Quel livre conseillez-vous aux jeunes gens qui se questionnent sur leur vocation ?
La réponse du Père Dominique Lagneau à cette demande de conseil d’un livre de discernement d’une vocation m’est venue tout naturellement en lui parlant d’une lecture de vacances trouvée dans la bibliothèque d’une vieille maison de location. C’est le Journal d’un Curé de Campagne de G. Bernanos qui avait alors attiré mon intérêt. Après lecture, ce livre me semblait si cruellement actuel, que je n’hésitai pas à demander au Père Dominique Lagneau, qui était alors curé doyen de Liffré à Rennes, si ce journal d’un curé de campagne correspondait à sa propre vie. Il me dit alors : « J’apprécie beaucoup Georges Bernanos. Je n’hésite d’ailleurs pas à le conseiller aux jeunes qui se questionnent sur leur propre vocation. »
Sans fard, il conseillait de bien lire et d’apprendre alors aux jeunes gens à quelle âpreté et, également, à quelle splendeur de renoncement et d’abnégation un curé peut s’attendre !
Pourquoi douter de l’existence personnifiée du Mal en présence de tous les abus ?
Cette question a naturellement mûri en moi à la suite de la remise en cause par certains de l’existence du Diable, alors même que d’autres combattaient de profonds et violents abus au sein des institutions catholiques : Pourquoi donc douter de l’existence du Diable en présence de tous ces abus ? Je savais combien le Père Dominique Lagneau avait été persistant et vigoureux dans ses témoignages à Bruxelles, puis à Rennes, contre certains abus.
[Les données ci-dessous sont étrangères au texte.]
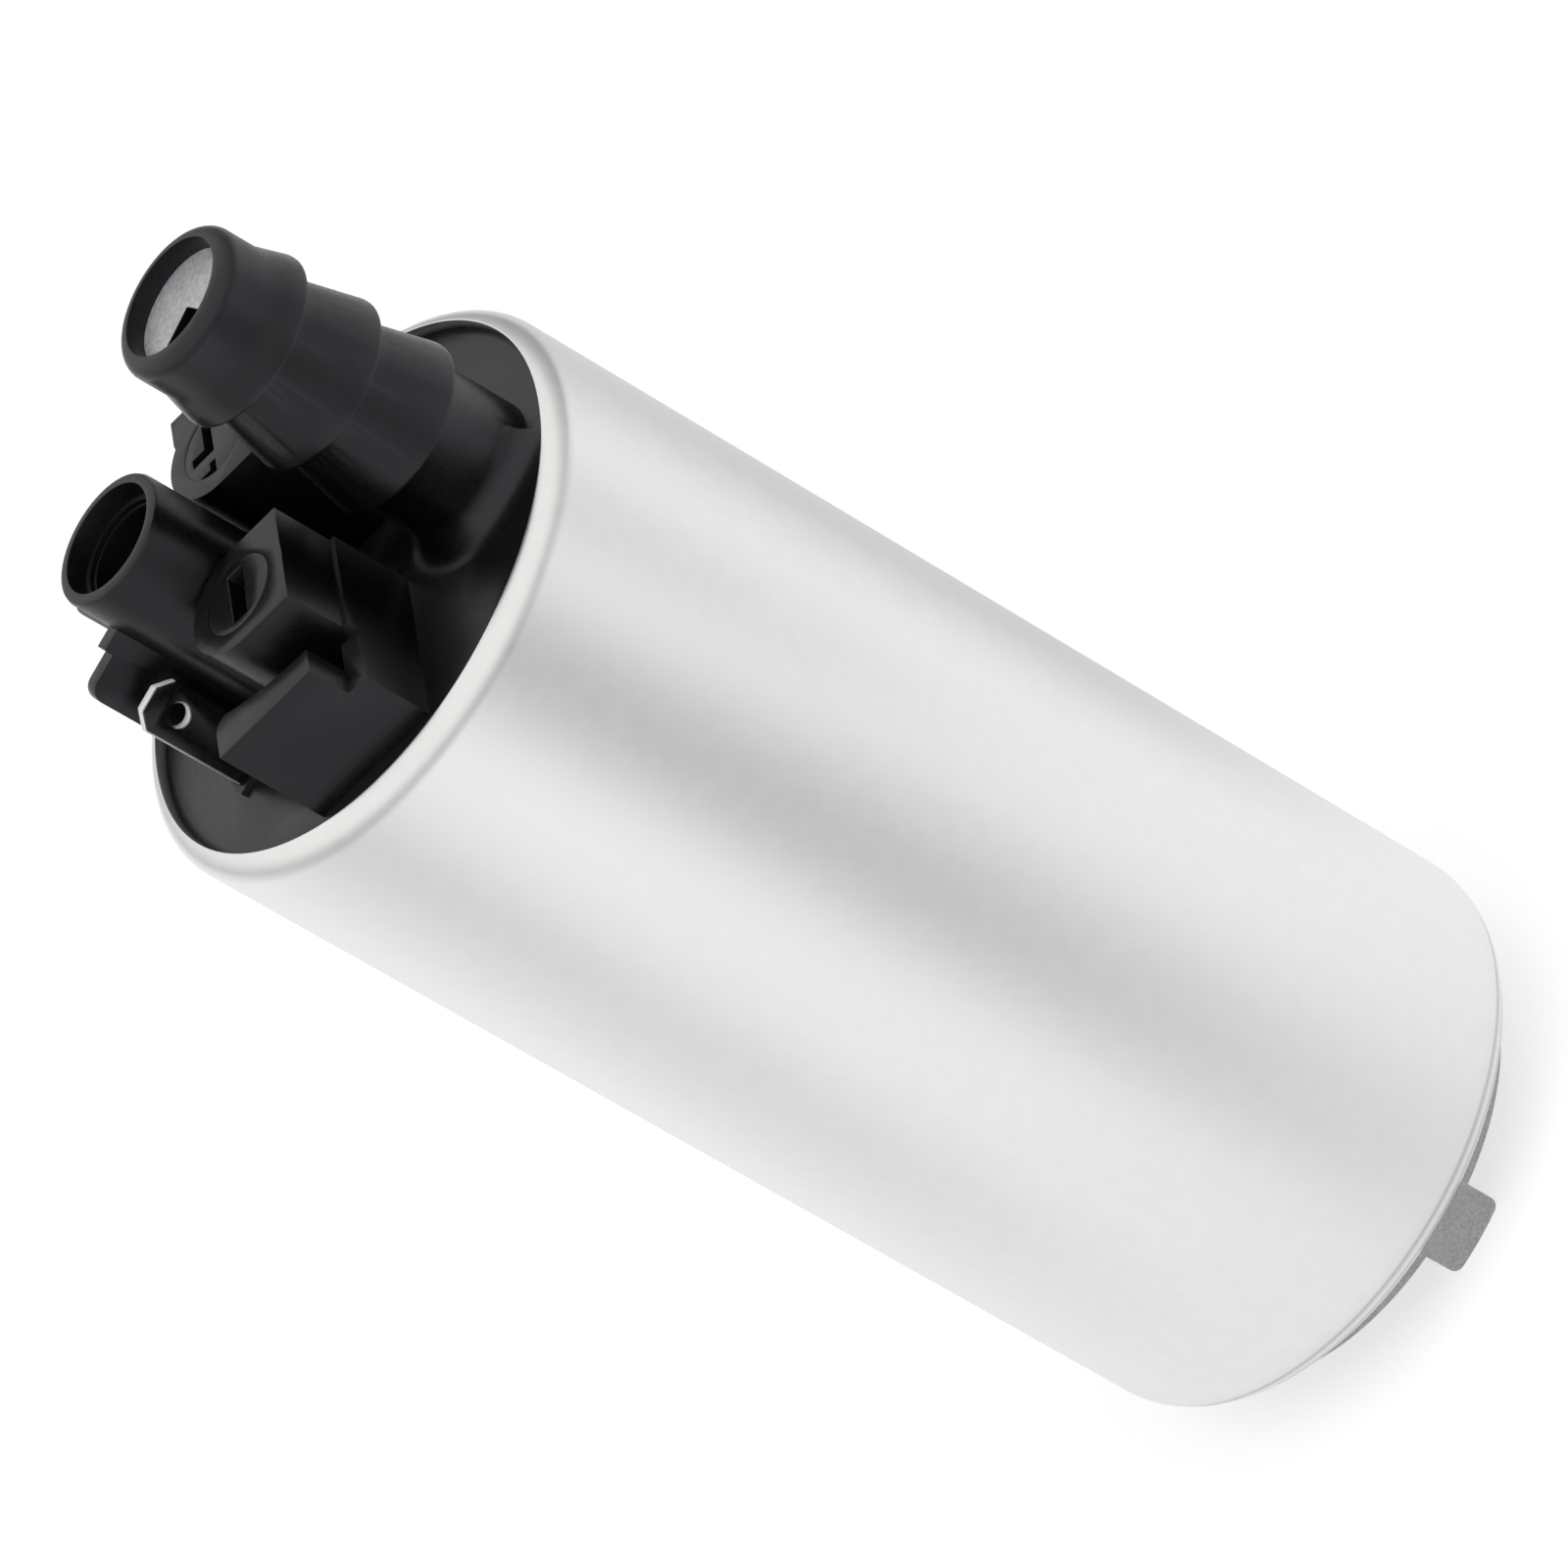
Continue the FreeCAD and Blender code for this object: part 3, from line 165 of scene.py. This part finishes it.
# Cards that only gloss shows. Each has its azimuth and its reach to either side of it in degrees, its
# depth, and where it sets in and where it is full. A card with a depth below zero is lighter
floorCards = {    # sets in and is full in mm from the pump's axis
    "nearCard": (0.0, 180.0, 180.0, 0.07, 110.0, 20.0),
    "footCard": (0.0, 180.0, 180.0, 0.10, 34.0, 20.0),
    "horizonCard": (0.0, 180.0, 180.0, 0.34, 190.0, 420.0),
    "darkCard": (40.0, 36.0, 52.0, 0.40, -20.0, 140.0),
    "leftCard": (-50.0, 62.0, 34.0, 0.17, 20.0, 110.0),
    "farCard": (96.0, 24.0, 26.0, 0.20, 115.0, 170.0),
    "rightCard": (165.0, 46.0, 50.0, 0.30, 20.0, 90.0),
    "farGlint": (62.0, 26.0, 26.0, -0.24, 148.0, 185.0),
    "leftGlint": (-2.0, 26.0, 24.0, -0.12, 148.0, 185.0),
    "farLeftCard": (-48.0, 22.0, 22.0, 0.10, 145.0, 185.0),
}
skyCards = {    # sets in and is full at the sine of the height over the horizon
    "sideCard": (178.0, 90.0, 58.0, 0.45, 0.56, 0.42),
}
lamps = {    # azimuth and elevation in degrees, distance, width and height in m, watts
    "overheadBox": (100.0, 68.0, 0.75, 0.70, 0.70, 2.0),
    "sideBox": (215.0, 30.0, 0.80, 0.50, 0.60, 1.0),
}


def makeLamps():
    middle = Matrix.Translation((0, 0, studio["lampAim"] * mm))
    for name, (azimuth, elevation, distance, width, height, watts) in lamps.items():
        data = bpy.data.lights.new(name, "AREA")
        data.shape = "RECTANGLE"
        data.size = width
        data.size_y = height
        data.energy = watts
        lamp = bpy.data.objects.new(name, data)
        lamp.visible_glossy = False
        bpy.context.scene.collection.objects.link(lamp)
        lamp.matrix_world = middle @ turnedTo(azimuth, elevation) @ Matrix.Translation((0, 0, distance))


def behindCards(nodes, links, cards, angle, reach, shine):
    for azimuth, before, after, depth, start, full in cards.values():
        off = mathNode(nodes, links, "SUBTRACT", angle, math.radians(azimuth))
        off = mathNode(nodes, links, "WRAP", off, math.pi, -math.pi)
        rise = smoothRange(nodes, links, off, -math.radians(before), 0.0, 0.0, 1.0)
        fall = smoothRange(nodes, links, off, 0.0, math.radians(after), 1.0, 0.0)
        level = smoothRange(nodes, links, reach, start, full, 0.0, depth)
        around = mathNode(nodes, links, "MULTIPLY", rise, fall)
        shade = mathNode(nodes, links, "MULTIPLY", around, level)
        kept = mathNode(nodes, links, "SUBTRACT", 1.0, shade)
        shine = mathNode(nodes, links, "MULTIPLY", kept, shine)
    return shine


def makeWorld():
    # White for the camera, a plain level for matt surfaces, and a darker horizon in gloss
    world = bpy.data.worlds.new("studioWorld")
    bpy.context.scene.world = world
    world.use_nodes = True
    nodes, links = world.node_tree.nodes, world.node_tree.links
    background = nodes["Background"]
    path = nodes.new("ShaderNodeLightPath")
    place = nodes.new("ShaderNodeTexCoord")
    split = nodes.new("ShaderNodeSeparateXYZ")
    links.new(place.outputs["Generated"], split.inputs[0])
    height = mathNode(nodes, links, "ABSOLUTE", split.outputs["Z"])
    shine = smoothRange(nodes, links, height, 0.0, studio["horizonHeight"],
                        studio["horizonShine"], studio["zenithShine"])
    angle = mathNode(nodes, links, "ARCTAN2", split.outputs["Y"], split.outputs["X"])
    shine = behindCards(nodes, links, skyCards, angle, height, shine)
    gloss = mixNumber(nodes, links, path.outputs["Is Glossy Ray"], studio["softLevel"], shine)
    seen = mixNumber(nodes, links, path.outputs["Is Camera Ray"], gloss, 1.0)
    links.new(seen, background.inputs["Strength"])
    tint = mixColour(nodes, links, path.outputs["Is Glossy Ray"], (1.0, 1.0, 1.0), studio["skyTint"])
    links.new(tint, background.inputs["Color"])


def floorShine(nodes, links):
    place = nodes.new("ShaderNodeTexCoord")
    split = nodes.new("ShaderNodeSeparateXYZ")
    links.new(place.outputs["Object"], split.inputs[0])
    angle = mathNode(nodes, links, "ARCTAN2", split.outputs["Y"], split.outputs["X"])
    length = nodes.new("ShaderNodeVectorMath")
    length.operation = "LENGTH"
    links.new(place.outputs["Object"], length.inputs[0])
    distance = mathNode(nodes, links, "DIVIDE", length.outputs["Value"], mm)
    return behindCards(nodes, links, floorCards, angle, distance, studio["floorShine"])


def makeFloorPaint():
    # The camera sees near white with the pump's shadow kept, gloss sees the cards, and from below the
    # floor is clear, so that the underside can be looked at
    paint = bpy.data.materials.new("floorPaint")
    paint.use_nodes = True
    nodes, links = paint.node_tree.nodes, paint.node_tree.links
    nodes.clear()
    output = nodes.new("ShaderNodeOutputMaterial")
    path = nodes.new("ShaderNodeLightPath")
    side = nodes.new("ShaderNodeNewGeometry")
    diffuse = nodes.new("ShaderNodeBsdfDiffuse")
    diffuse.inputs["Color"].default_value = (*[studio["floorColour"]] * 3, 1)
    glow = nodes.new("ShaderNodeEmission")
    glow.inputs["Strength"].default_value = studio["floorGlow"]
    glowing = nodes.new("ShaderNodeAddShader")
    links.new(diffuse.outputs[0], glowing.inputs[0])
    links.new(glow.outputs[0], glowing.inputs[1])
    mirrored = nodes.new("ShaderNodeEmission")
    links.new(floorShine(nodes, links), mirrored.inputs["Strength"])
    clear = nodes.new("ShaderNodeBsdfTransparent")
    seen = mixShader(nodes, links, path.outputs["Is Camera Ray"], diffuse.outputs[0], glowing.outputs[0])
    seen = mixShader(nodes, links, path.outputs["Is Glossy Ray"], seen, mirrored.outputs[0])
    seen = mixShader(nodes, links, side.outputs["Backfacing"], seen, clear.outputs[0])
    links.new(seen, output.inputs["Surface"])
    return paint


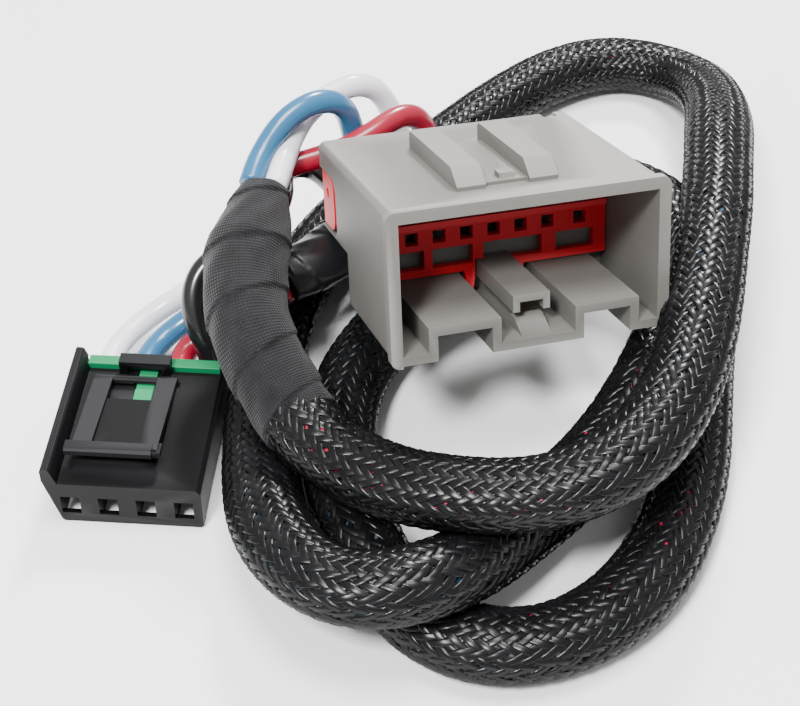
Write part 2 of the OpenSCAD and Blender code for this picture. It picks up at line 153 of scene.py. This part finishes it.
# ---- Curves and sections ----
def spline(points, per_step):
    """Uniform cubic B-spline that starts at the first point and ends at the last."""
    p = [np.array(q, float) for q in points]
    q = [2 * p[0] - p[1]] + p + [2 * p[-1] - p[-2]]
    out = []
    n = len(p)
    for k in range((n - 1) * per_step + 1):
        u = k / per_step
        i = min(int(u), n - 2)
        t = u - i
        out.append(((1 - t) ** 3 * q[i] + (3 * t ** 3 - 6 * t ** 2 + 4) * q[i + 1]
                    + (-3 * t ** 3 + 3 * t ** 2 + 3 * t + 1) * q[i + 2] + t ** 3 * q[i + 3]) / 6)
    return np.array(out)


def resampled(c, step):
    """The same curve with points a step apart, and the distance along it."""
    d = np.concatenate([[0], np.cumsum(np.linalg.norm(np.diff(c, axis=0), axis=1))])
    n = max(2, int(round(d[-1] / step)))
    s = np.linspace(0, d[-1], n + 1)
    return np.stack([np.interp(s, d, c[:, k]) for k in range(3)], 1), s


def frames(c, level=False):
    """Tangents and two cross directions; level keeps the first of those horizontal."""
    t = np.gradient(c, axis=0)
    t /= np.linalg.norm(t, axis=1)[:, None]
    if level:
        a = np.cross(np.array([0, 0, 1.0]), t)
        a /= np.linalg.norm(a, axis=1)[:, None]
    else:
        a = np.zeros_like(t)
        v = np.cross(t[0], np.array([1.0, 0, 0]))
        for i in range(len(t)):
            v = v - np.dot(v, t[i]) * t[i]
            v = v / np.linalg.norm(v)
            a[i] = v
    return t, a, np.cross(t, a)


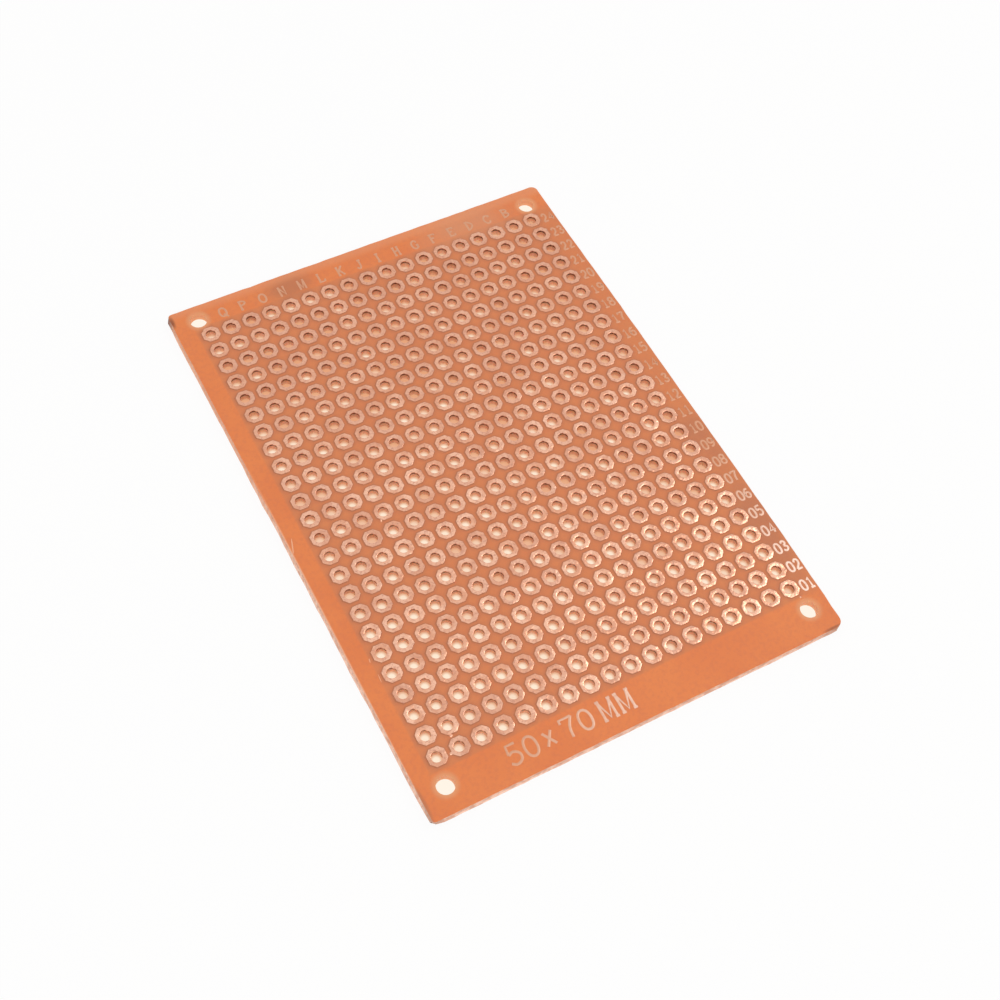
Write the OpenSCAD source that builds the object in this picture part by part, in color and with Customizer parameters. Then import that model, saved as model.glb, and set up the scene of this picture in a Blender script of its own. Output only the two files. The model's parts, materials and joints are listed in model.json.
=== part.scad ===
/* [Hole grid] */
// Spacing of the lead holes both ways, the tenth of an inch that component leads are made to
pitch = 2.54; // [2.48:0.01:2.6]
// Columns of lead holes, lettered from the right hand edge
column_count = 18; // [6:1:18]
// Diameter of a punched lead hole
lead_hole_diameter = 1.25; // [0.8:0.05:1.3]

/* [Board] */
// From the left hand edge to the middle of the first column
left_margin = 3.5; // [3.4:0.05:8]
// From the last column to the right hand edge, wide enough for two digits
right_margin = 3.32; // [3:0.02:8]
// From the near edge to row 01, wide enough for the size mark
near_margin = 6.08; // [5.8:0.02:10]
// From row 24 to the far edge, wide enough for the column letters
far_margin = 4.8; // [4.7:0.05:10]
// Thickness of the phenolic paper laminate
laminate_thickness = 1; // [0.8:0.1:2.4]
// Corner radii, from the near left corner anticlockwise: shearing leaves each one different
corner_radii = [0.35, 0.95, 0.75, 0.45]; // [0.2:0.05:1.5]

/* [Copper pads] */
// Thickness of the copper foil
foil_thickness = 0.035; // [0.018:0.001:0.105]
// Pad size between two opposite flats that lie along the grid
pad_width = 2.06; // [1.8:0.02:2.3]
// Pad size between two opposite flats that lie across the corners
pad_corner_width = 2.14; // [1.9:0.02:2.4]

/* [Screw holes] */
// Diameter of the four corner holes, close round an M2 screw
screw_hole_diameter = 2; // [1.8:0.05:2.4]
// From the left hand edge to the screw holes beside it
screw_inset_left = 2.95; // [2:0.05:3.4]
// From the right hand edge to the screw holes beside it
screw_inset_right = 2.75; // [2:0.05:3]
// From the near edge to its screw holes
screw_inset_near = 3.05; // [2:0.05:3.5]
// From the far edge to its screw holes
screw_inset_far = 2.35; // [2:0.05:2.7]

/* [Hidden] */
$fn = 48;

row_count = 24;
half_turn = 180;
quarter_turn = 90;
pad_corner_angle = 45;
// The waste at a corner reaches this far past the blank, so that the cut is clean
overrun = 0.5;

laminate_colour = [0.87, 0.52, 0.32];
copper_colour = [0.91, 0.66, 0.54];

// The blank is the hole grid with a margin on each side, and its middle is the origin
board_width = left_margin + (column_count - 1) * pitch + right_margin;
board_length = near_margin + (row_count - 1) * pitch + far_margin;

// Which way each corner lies, in the order of corner_radii
corner_sides = [[-1, -1], [1, -1], [1, 1], [-1, 1]];

// Place of a lead hole on the board: column 0 is the left hand one, row 1 the nearest
function column_x(column) = left_margin + column * pitch - board_width / 2;
function row_y(row) = near_margin + (row - 1) * pitch - board_length / 2;

// One punched hole in the flat pattern of a lead hole
module lead_hole_outline() {
    circle(d = lead_hole_diameter);
}

// All lead holes of one row
module lead_hole_row(row) {
    for (column = [0 : column_count - 1])
        translate([column_x(column), row_y(row)]) lead_hole_outline();
}

// The four corner screw holes, each set in from its own two edges
module screw_hole_outlines() {
    for (x = [screw_inset_left - board_width / 2, board_width / 2 - screw_inset_right])
        for (y = [screw_inset_near - board_length / 2, board_length / 2 - screw_inset_far])
            translate([x, y]) circle(d = screw_hole_diameter);
}

// What is lost from a square corner when it is rounded: the corner points along +X and +Y
module corner_waste(radius) {
    difference() {
        square(radius + overrun);
        circle(r = radius);
    }
}

// The sheared blank with its four corners rounded
module blank_outline() {
    difference() {
        square([board_width, board_length], center = true);
        for (i = [0 : len(corner_sides) - 1]) {
            radius = corner_radii[i];
            side = corner_sides[i];
            translate([side.x * (board_width / 2 - radius), side.y * (board_length / 2 - radius)])
                rotate(corner_turn(side)) corner_waste(radius);
        }
    }
}

// Turn that points a corner's waste outwards, one quarter turn for each corner from the far right
function corner_turn(side) =
    side.x > 0 ? (side.y > 0 ? 0 : -quarter_turn)
               : (side.y > 0 ? quarter_turn : half_turn);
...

Il m’a répondu avec toute la douceur et la finesse jésuite qui le caractérisaient : « Ces affirmations sont à remettre dans leur contexte. Cette existence du Malin n’est pas évidente, mais le livre La part du Diable de Denis de Rougemont[ii] donne des éléments de réponse. N’hésite pas à le lire. »
De fait, ce livre écrit dans le tragique contexte de la 2nde guerre mondiale décrypte les apparences prises par le Diable, les idées reçues de la diabolisation d’une personne ou d’un camp, et les artifices très actuels utilisés par le Diable pour s’incarner en nous et au sein de nos démocraties.
« Ne dialoguez jamais avec le Diable », nous répète souvent le Pape François. Jusqu’à quelques mois de sa mort, le confesseur Dominique Lagneau le combattait, à sa mesure, jour après jour, en se rendant disponible dans l’humble église parisienne Sainte-Odile pour y donner le sacrement de la réconciliation à tous ceux qui le lui demandaient, en en faisant la démarche jusqu’au bout. Magnifique espérance associée à ce sacrement que le Père Dominique Lagneau nous rappelle dans ses écrits sur Georges Bernanos comme une sorte d’épitaphe : « En chaque nuit luit la Vie ».